This question is inspired by the one asked here:
Is there any stable orbit around a black hole?
and I note that (though I've heard of these before) there are, apparently, 3 important fundamental "zones of inescapability" with regard to a black hole that can be identified on the basis of physical principles and which can be defined by the Schwarzschild $r$ coordinate and its critical radius $r_S$: one of these is, of course, the event horizon, at $1\ r_S$, from which no escape at all is possible. The second one is the "photon sphere", here referred to as the zone at the "innermost bound circular orbit", at $1.5\ r_S$, at which a photon (particle of light) traveling at right angles (i.e. constant $r$-coordinate) can complete one circuit around the hole and within which only impossibly powerful rockets could get you out. Orbits above this point but below the "innermost stable circular orbit", out to $3\ r_S$, are possible but require a continuous application of (likely ungodly large) engine propulsion. Above this, more-or-less normal orbits are possible, though they precess more and more rapidly as the general-relativistic effect that is incipient with the orbits of the planets becomes fully mature in these environs.

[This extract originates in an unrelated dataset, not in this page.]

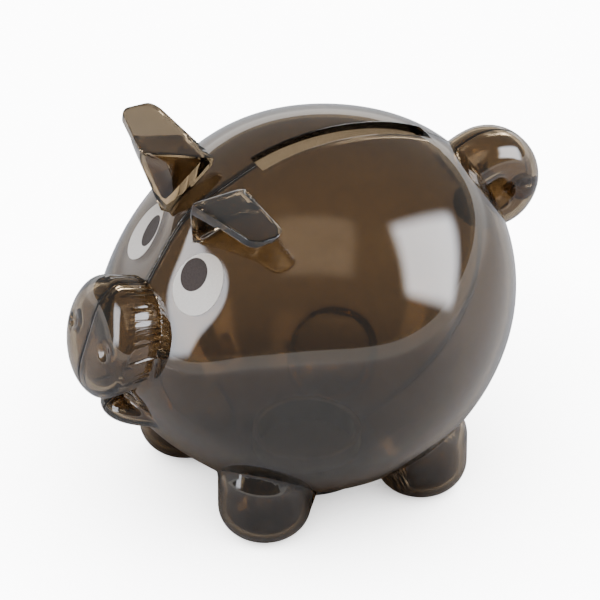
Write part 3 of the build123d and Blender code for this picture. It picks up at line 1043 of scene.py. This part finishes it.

Now, the trick, of course, is the qualifiers regarding propulsion: "impossibly powerful", "ungodly large" which basically are likely words for "it can't be done with realistic technology". Which, then, of course, is what begs this question - what can be done with such?
For my "realistic" scenario, a generous interpretation will be used which is "a matter-antimatter fueled spacecraft with a wet mass 100x its dry mass". The goal is for the craft to execute one of two manoeuvres:
- lower itself into an orbit around the hole, orbit a few times, and then take off again (so it must have fuel for both trips) and return to where it launched from, and
- establish a "slingshot" trajectory around the hole that takes it as close as possible before shooting it back out into space (this may be easier?).
I consider this "reasonable" because any travel to a black hole will already be an extreme problem in interstellar travel, much less the kinds of targets that will already be in use for this kind of proposal which will almost surely have to be supermassive black holes to be interesting and thus requiring travel at least to the center of the Galaxy (~200 000 Pm) if not intergalactically (distances of many Zm), with tera- or petaseconds of travel time (thousands to millions of years) at least, or something like wormholes if they are possible. Hence I presume the technology to make such a craft will be readily available to any civilization that is capable of pulling this feat off to begin with.
The reason we need supermassive black holes is tidal forces and ideally we want to get as close to the horizon as possible. Possible targets may be Sagittarius A* and M87* (the black hole that the picture was taken of), both supermassive black holes, the latter much more so still, at the centers of galaxies. However, M87* presents the additional challenge of an extremely active matter environment around it, which may foreclose that possibility even further, though even Sgr A* might be too much. Hence, failing that, we can just consider a hypothetical black hole of mass equal to either, that is suitably "quiet", if nothing else is possible. (or perhaps imagine that with M87*, it has entered a quiescent period by the time the ships arrive as compared to the time when it sent the images we saw)
What would be the closest approach possible, in both scenarios, while still having enough fuel to get away (or not being destroyed by other effects)? We should also assume that the craft starts out at great distance where gravity is hopefully unremarkable, but do not budget for more than 250 Ms shipboard total mission time (a bit less than 2893 days of 86.4 ks each), measured from time of release from mission departure station to time of return.